AI-generated imagery is the new option, and it is genuinely useful for some things. It is not yet useful for "the actual people working in your actual space." The moment a prospect can tell the photo is fake, you have introduced a small distrust signal you did not need.

A professional shoot, costed honestly against the time and credibility loss of those alternatives, almost always wins on a per-asset basis. The question is not "should we spend money" — it is "where is the money already going."

Where the ROI actually shows up

There are three places professional photography earns back its cost, and they are not the ones most people guess.

1. Bounce rate on the homepage. Within the first three seconds, a visitor decides whether you look real. Professional photography of your actual team, your actual space, and your actual work moves bounce rates measurably down on every site we have measured before-and-after. The page just feels like a real business, and the visitor stays.

2. Conversion rate on the trust-heavy pages. Service pages, About pages, case studies, and pricing pages all do real persuasive work. Strong photography on these pages — not just product shots, but environmental shots that show competence and care — lifts conversion in a way no copy edit can match. People buy from people they can picture.

3. Reusability across every other channel. A single proper shoot produces months of social posts, email headers, ad creative, and proposal imagery. That cost-per-asset math is what most teams forget when they look at the photographer's invoice. A $4,000 shoot that produces 100 usable images is $40 per image — cheaper than stock, and yours alone.
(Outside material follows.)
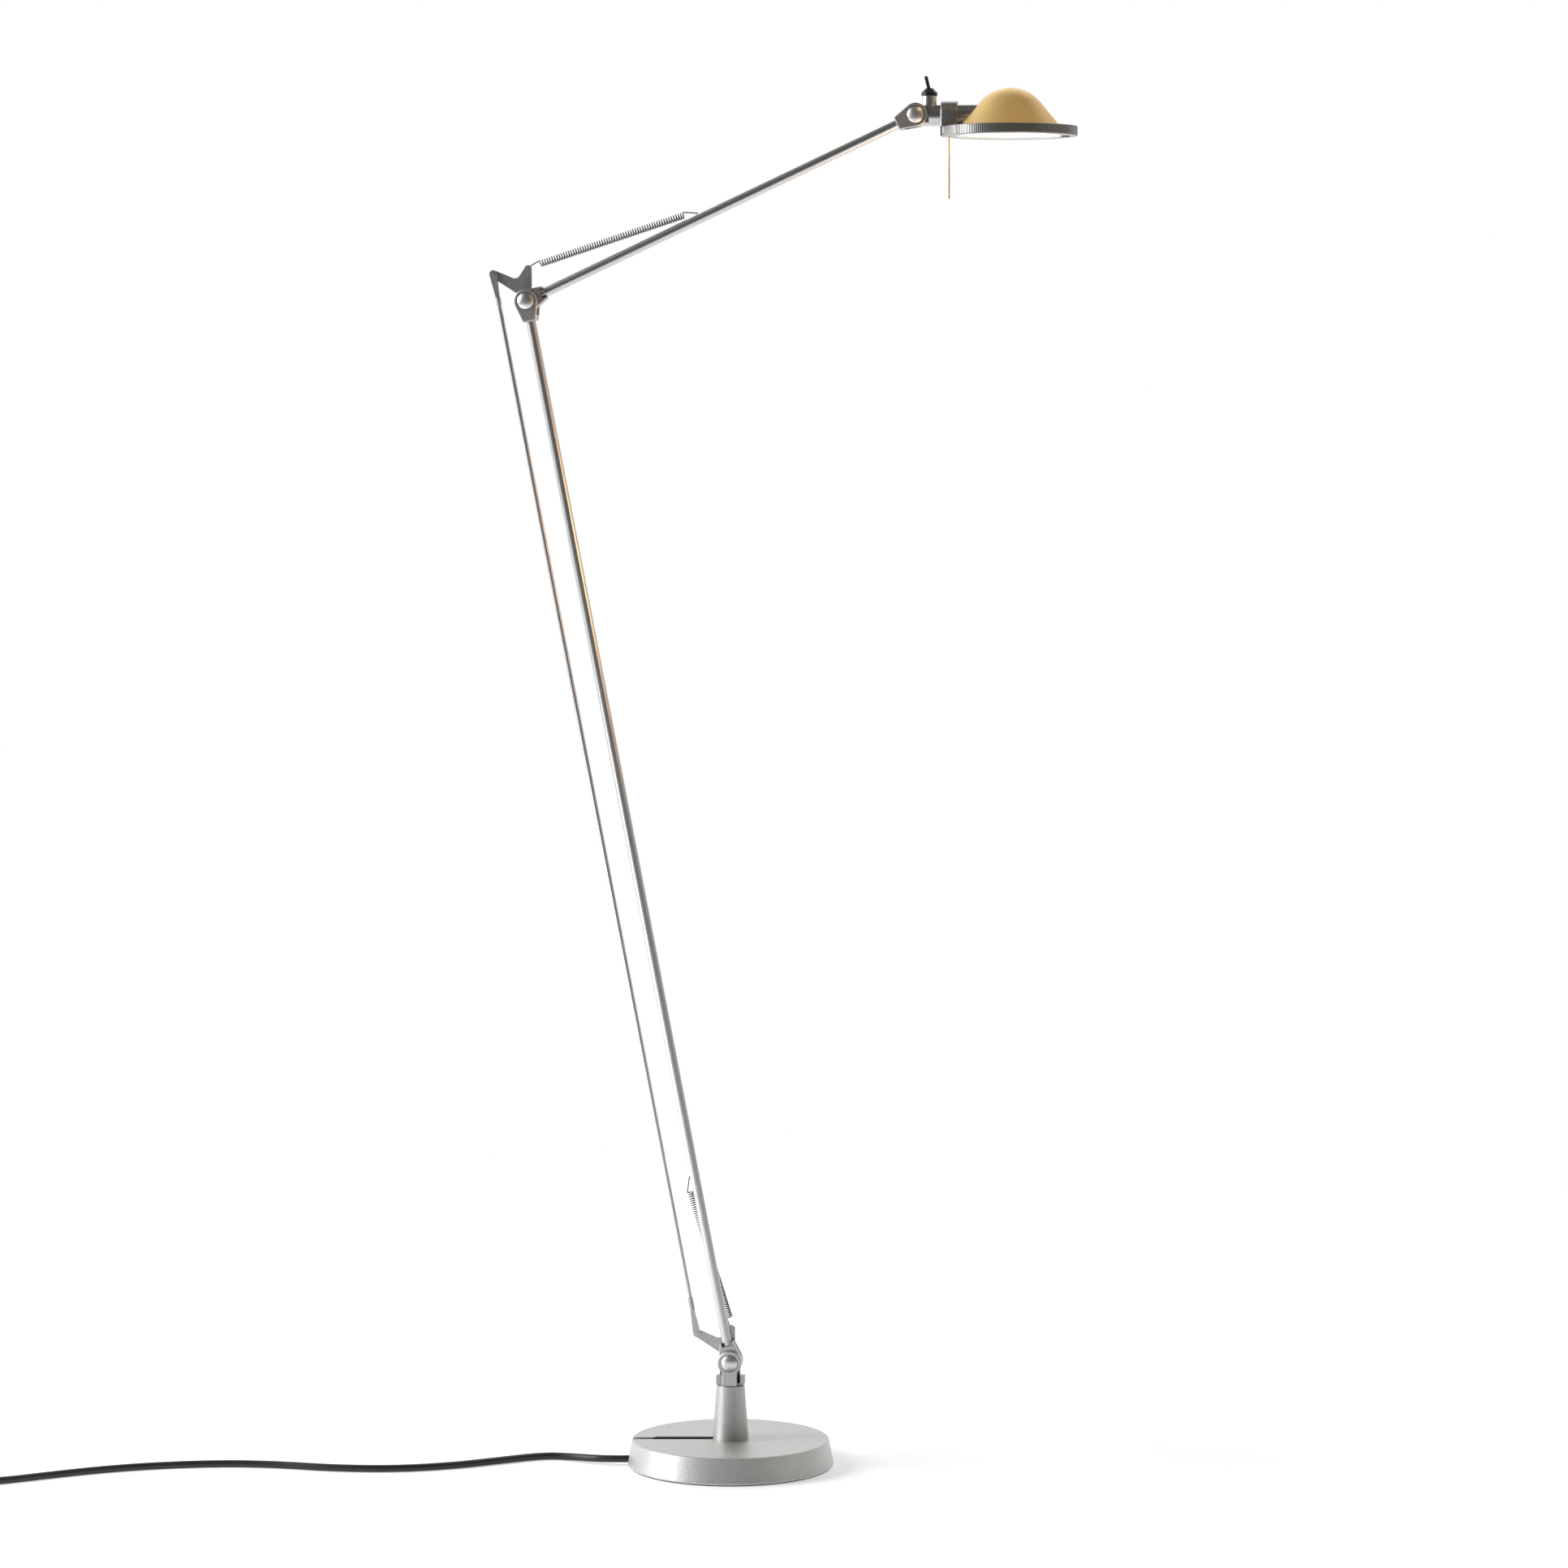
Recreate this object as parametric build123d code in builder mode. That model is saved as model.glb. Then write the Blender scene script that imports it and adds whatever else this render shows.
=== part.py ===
"""Floor lamp with two spring-balanced arms, a parallel rod and a turning reflector head.

Frame: millimetres, +Z up, origin at the centre of the base's underside. The arms stand in the XZ
plane and the upper arm reaches towards +X. The front of the lamp faces -Y.
"""

from build123d import *
from math import cos, pi, radians, sin, tan
import os

# ---------------------------------------------------------------- driving dimensions
# Pivots, as X and Z. The lower arm leans back and the upper arm reaches forward.
BASE_JOINT = (0.0, 85.4)
LOWER_ARM_LENGTH = 875.6
LOWER_ARM_ANGLE = 100.8      # degrees from +X
UPPER_ARM_LENGTH = 346.2
UPPER_ARM_ANGLE = 25.1

# Layers across a joint, from the lamp's middle plane; positive is towards the front.
FORK_OUTSIDE = 9.5
FORK_INSIDE = 6.5
KNUCKLE_FRONT = 6.2
KNUCKLE_BACK = -4.6
LEVER_FRONT = -4.8
LEVER_BACK = -6.3
BLADE_FRONT = -2.9
BLADE_BACK = -4.5

# Forks, knuckles, bolts and caps
EYE_R = 9.4
EYE_END = 16.5               # from the pivot to a knuckle's or fork's end face
EYE_END_HALF_WIDTH = 5.2
EYE_CHAMFER = 0.6
WEB_START = 12.5             # where the web joins the two plates of a fork
FORK_SOCKET_DEPTH = 3.4      # how far the arm tube goes into a fork
KNUCKLE_SOCKET_DEPTH = 6.5   # and into a knuckle
KNUCKLE_MOUTH = 3.3          # depth of the slot at a knuckle's end, with a lug on each side of the tube
KNUCKLE_MOUTH_CLEARANCE = 0.1
BOLT_R = 3.0
BOLT_STICK_OUT = 0.6
RUNNING_FIT = 0.05
CAP_R = 6.5
CAP_RECESS_R = 7.1
CAP_RECESS = 1.6
CAP_HEIGHT = 2.2
CAP_CROWN = 2.0
CAP_FLAT_R = 0.4             # flat at the middle of the crown

# Arm tubes and parallel rod
ARM_TUBE_R = 3.9
ARM_TUBE_BORE_R = 2.9
ROD_R = 1.9
ROD_BLADE_LENGTH = 20.5
ROD_BLADE_END_R = 1.5
ROD_INSERT = 2.0             # how far the rod goes into its ferrule
FERRULE_R = 2.2
LOWER_FERRULE = 10.0
UPPER_FERRULE = 5.0

# Levers: the rod pivot and the spring ear, from the arm pivot, as X and Z
ROD_PIVOT = (-28.0, 22.0)
SPRING_EAR = (0.0, 25.9)
LEVER_TIP_R = 3.1
HORN_ROOT = (-5.0, 9.9)
HORN_ROOT_R = 5.4
EAR_ROOT = (-4.0, 12.5)
EAR_ROOT_R = 7.1
NOTCH_R = 4.0                # fillet between the horn and the ear
STUD_R = 0.9                 # the stud behind the ear that the spring hooks over
STUD_HEAD_R = 1.7
STUD_LENGTH = 2.6
RIVET_SHANK_R = 0.9
RIVET_HEAD_R = 1.3
RIVET_BORE_R = 0.4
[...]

Where the ROI does not show up

For balance — professional photography does not solve everything, and it is worth being clear about what it will not do.

It will not save a website with poor information architecture, weak copy, or a confused offer. Beautiful photography of a confusing business gives you a confusing business with prettier wrapping. Photography is the amplifier; the underlying message has to be there.

It will not replace ongoing content. A great shoot at launch is a great launch. Six months later, your social feed is full of the same six images and people notice. The plan needs a refresh cadence — usually a top-up shoot every six to twelve months.

And it will not work if you cannot use it well. Sites with strong photos and weak design treat the photos as decoration; sites that win build the design around the photos. The investment goes further when the layout actually lets the imagery breathe.

How to spend it well

If you have decided to invest, a few rules from years of running shoots:

  • Plan the shot list against the website wireframe. Do not show up at the shoot and start improvising. Every hero image, every section break, every team grid slot should have a planned frame.
  • Shoot people doing the work, not posing. Authentic action shots beat staged smiles every time. The visitor reads competence in the body language, not the grin.
  • Capture environmental context. The branch lobby, the office, the workshop, the field — the place your work happens. Generic studio shots will not do this for you.
  • Get more than you think you need. Headshots, group shots, candid shots, environmental shots, detail shots, vertical crops for social. The marginal cost during the shoot is tiny; the marginal cost of a return shoot in two months is enormous.

The actual return

The honest summary is this: professional photography is not the most exciting line item on a marketing budget, but it is among the most consistent earners. It lifts the floor on every other piece of work you do — the website, the ads, the proposals, the social — and it keeps earning long after the invoice is paid.

If your homepage hero is a stock image right now, that is the place to start. Get the team, the space, and the work into the frame. The credibility shift shows up almost immediately in your traffic, your form fills, and the warmth of your first sales calls. Every time.